Tuning the cavity size with atomic precision allows the team to control the interaction between light and matter in order to form light-matter hybrid states that are described by cavity quantum electrodynamics (cQED). Their approach overcomes traditional limitations in cavity size, number of particles being probed, and temperature requirements for the measurements.
The work provides a fundamental understanding of the properties of strong cavity-emitter interactions and enables room-temperature control of quantum coherent interactions, enabling new forms of single-molecule spectroscopy, quantum sensing, and control of photochemistry.
This project takes advantage of the newly developed approach of tip-enhanced strong coupling (TESC), which provides a pico-cavity mode volume controlled with atomic precision between a scanning plasmonic tip and the sample substrate. The resulting coupling strength exceeds decoherence even at room temperature to individually address, dynamically tune, actively control, and image single quantum emitters that are strongly coupled with light.
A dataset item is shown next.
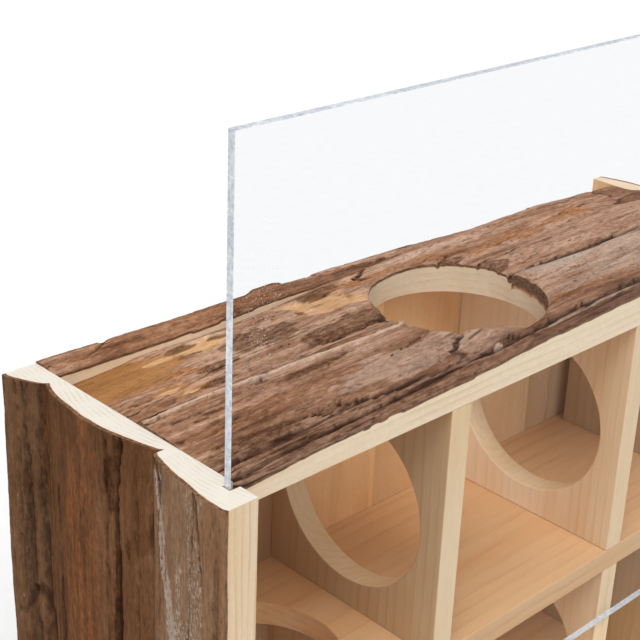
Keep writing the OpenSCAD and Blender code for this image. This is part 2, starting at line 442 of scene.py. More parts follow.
def apply_modifiers(piece):
    """Puts the result of a piece's modifiers in its mesh."""
    bpy.context.view_layer.update()
    whole = bpy.data.meshes.new_from_object(piece.evaluated_get(bpy.context.evaluated_depsgraph_get()))
    piece.modifiers.clear()
    piece.data = whole


def bevel(piece, width, segments=2, angle=40):
    edge = piece.modifiers.new("edge", "BEVEL")
    edge.width, edge.segments = width, segments
    edge.limit_method, edge.angle_limit = "ANGLE", math.radians(angle)
    apply_modifiers(piece)


def paint_points(piece, **fields):
    """Stores a number or a vector at each point, for the materials to read."""
    for name, values in fields.items():
        kind, part = ("FLOAT_VECTOR", "vector") if np.ndim(values) == 2 else ("FLOAT", "value")
        layer = piece.data.attributes.new(name, kind, "POINT")
        layer.data.foreach_set(part, np.ravel(values).astype(np.float32))


def finish_piece(piece, body, slot, *nodes):
    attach(piece, body)
    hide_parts(*nodes)


# ---------------------------------------------------------------- materials

class Paint:
    """A Principled material built from short calls, each of which returns a socket."""

    def __init__(self, name, roughness=0.8, specular=0.3):
        self.material = bpy.data.materials.new(name)
        self.material.use_nodes = True
        tree = self.material.node_tree
        self.nodes, self.links = tree.nodes, tree.links
        self.shader = tree.nodes["Principled BSDF"]
        self.shader.inputs["Roughness"].default_value = roughness
        self.shader.inputs["Specular IOR Level"].default_value = specular

    def node(self, kind, output, inputs, **settings):
        made = self.nodes.new("ShaderNode" + kind)
        for key, value in settings.items():
            setattr(made, key, value)
        for key, value in inputs.items():
            self.feed(made.inputs[key], value)
        return made.outputs[output]

    def feed(self, socket, value):
        if isinstance(value, bpy.types.NodeSocket):
            self.links.new(value, socket)
        else:
            socket.default_value = value

    def field(self, name, output="Fac"):
        return self.node("Attribute", output, {}, attribute_name=name)

    def parts(self, vector):
        """A vector's three numbers, as outputs X, Y and Z."""
        return self.node("SeparateXYZ", "X", {0: vector}).node.outputs

    def stretch(self, vector, scale):
        return self.node("VectorMath", 0, {0: vector, 1: scale}, operation="MULTIPLY")

    def noise(self, vector, scale, detail=3.0, roughness=0.55):
        """Noise whose grain is 1/scale mm along each axis."""
        at = self.stretch(vector, scale)
        inputs = {"Vector": at, "Scale": 1.0, "Detail": detail, "Roughness": roughness}
        return self.node("TexNoise", 0, inputs)

    def math(self, operation, *values, clamp=False):
        return self.node("Math", 0, dict(enumerate(values)), operation=operation, use_clamp=clamp)

    def step(self, value, low, high):
        """0 below low, 1 above high, smooth between."""
        inputs = {"Value": value, "From Min": low, "From Max": high}
        return self.node("MapRange", 0, inputs, interpolation_type="SMOOTHSTEP")

    def ramp(self, fac, *stops):
        made = self.nodes.new("ShaderNodeValToRGB")
        self.feed(made.inputs[0], fac)
        for number, (at, colour) in enumerate(stops):
            elements = made.color_ramp.elements
            stop = elements[number] if number < 2 else elements.new(at)
            stop.position, stop.color = at, (*colour, 1)
        return made.outputs[0]

    def mix(self, fac, a, b, blend="MIX"):
        a, b = ((*c, 1) if isinstance(c, tuple) else c for c in (a, b))
        return self.node("Mix", 2, {0: fac, 6: a, 7: b}, data_type="RGBA", blend_type=blend)

    def shaded(self, colour, value):
        """A colour socket times the number in another socket."""
        grey = self.node("CombineColor", 0, {0: value, 1: value, 2: value})
        return self.mix(1.0, colour, grey, "MULTIPLY")

    def ring_radius(self, grain):
        """Distance from the pith, across the grain."""
        away = self.node("VectorMath", 0, {0: grain, 1: self.field("pith", "Vector")}, operation="SUBTRACT")
        away = self.stretch(away, (0.0, 1.0, 1.0))
        return self.node("VectorMath", "Value", {0: away}, operation="LENGTH")

    def bump(self, height, distance, strength=1.0):
        """Adds relief of a height in mm that is too fine for the mesh."""
        normal = self.node("Bump", 0, {"Strength": strength, "Distance": distance * MM, "Height": height})
        self.links.new(normal, self.shader.inputs["Normal"])

    def colour(self, socket):
        self.links.new(socket, self.shader.inputs["Base Color"])
        return self.material


def dimmed(colour, share):
    """A colour times a number."""
    return tuple(share * part for part in colour)


def wood_grain(p, grain, pale, line, spacing):
    """Growth rings round the pith, thin and dark at the end of each year, with fine fibres."""
    wave = p.noise(grain, (0.012, 0.05, 0.05), 3.0)
    radius = p.math("MULTIPLY_ADD", wave, 5.0, p.ring_radius(grain))
    year = p.math("FRACT", p.math("DIVIDE", radius, spacing))
    broken = p.step(p.noise(grain, (0.02, 0.3, 0.3), 2.0), 0.25, 0.75)
    late = p.math("MULTIPLY", p.math("POWER", year, 3.0), broken)
    fibres = p.noise(grain, (0.08, 2.2, 2.2), 4.0, 0.65)
    tint = p.mix(late, pale, line)
    return p.shaded(tint, p.math("MULTIPLY_ADD", fibres, 0.22, 0.89)), fibres, late


def bark_edge(p, wood):
    """Under a slab's bark: dark bark, a thin orange inner layer, then wood."""
    grain, depth = p.field("grain", "Vector"), p.field("depth")
    wander = p.noise(grain, (0.10, 0.25, 0.25), 3.0)
    depth = p.math("MULTIPLY_ADD", p.math("SUBTRACT", wander, 0.5), -0.35, depth)
    orange = (0.35, (0.30, 0.13, 0.05)), (0.65, (0.55, 0.27, 0.10))
    brown = (0.35, (0.085, 0.044, 0.022)), (0.65, (0.24, 0.135, 0.072))
    inner = p.ramp(p.noise(grain, (0.1, 0.8, 0.8)), *orange)
    outer = p.ramp(p.noise(grain, (0.3, 0.9, 0.9)), *brown)
    layered = p.mix(p.step(depth, 0.74, 0.90), outer, inner)
    return p.mix(p.step(depth, 0.90, 1.1), layered, wood)


def sawn_wood(name, pale, line, spacing=2.6, edged=True, lit_side_tint=None):
    """Softwood seen along the grain, with bark at its edges and, if asked for, a paler tint towards one
    side that is painted light.
    """
    p = Paint(name, 0.72, 0.25)
    grain = p.field("grain", "Vector")
    tint, fibres, late = wood_grain(p, grain, pale, line, spacing)
    # Painted light: the tint given here makes the wood paler towards one side, where the light falls.
    if lit_side_tint:
        across = p.parts(grain)["Z"]
        lit_side_wood = p.mix(late, lit_side_tint, dimmed(lit_side_tint, 0.85))
        tint = p.mix(p.step(across, -32, 12), tint, lit_side_wood)
    cloud = p.noise(grain, (0.01, 0.06, 0.06), 2.0)
    tint = p.mix(p.step(cloud, 0.35, 0.75), tint, p.mix(1.0, tint, (0.96, 0.88, 0.78), "MULTIPLY"))
    saw = p.noise(grain, (0.45, 0.45, 0.45), 3.0, 0.7)
    if edged:
        tint = bark_edge(p, p.shaded(tint, p.math("MULTIPLY_ADD", saw, 0.20, 0.90)))
    p.bump(p.math("ADD", fibres, p.math("MULTIPLY", saw, 0.5)), 0.12, 0.6)
    return p.colour(tint)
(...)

Through photoluminescence measurements, TESC is used to probe colloidal quantum dots and solid-state defects in 2D materials as model quantum emitters in order to establish the single emitter-single photon limit and to demonstrate entanglement, optical nonlinearities, and photon blockade in strong coupling. Extending into the femtosecond time domain, adiabatic femtosecond nano-focused TESC measures the competing relaxation pathways of these emitters using coherent four-wave mixing.
In combination with variable temperature TESC of solid-state emitters, and low-temperature tip-enhanced Raman spectroscopy (TERS) as a probe of intramolecular vibrational energy redistribution, the work leads to a quantum-state-resolved fundamental understanding of decoherence to coupled internal and external electronic and vibrational degrees of freedom. The work thus helps answer the question of the fundamental limit of engineering quantum coherence of electronic wavefunctions, phonons, and vibrations in chemical systems – information pertinent to any form of solid-state-based quantum technologies.
To achieve its goals, the project includes diverse graduate and undergraduate training, workforce development through cQED integration into the course curriculum, and industry collaborations to accelerate quantum emitter development for quantum information applications.
This award reflects NSF's statutory mission and has been deemed worthy of support through evaluation using the Foundation's intellectual merit and broader impacts review criteria.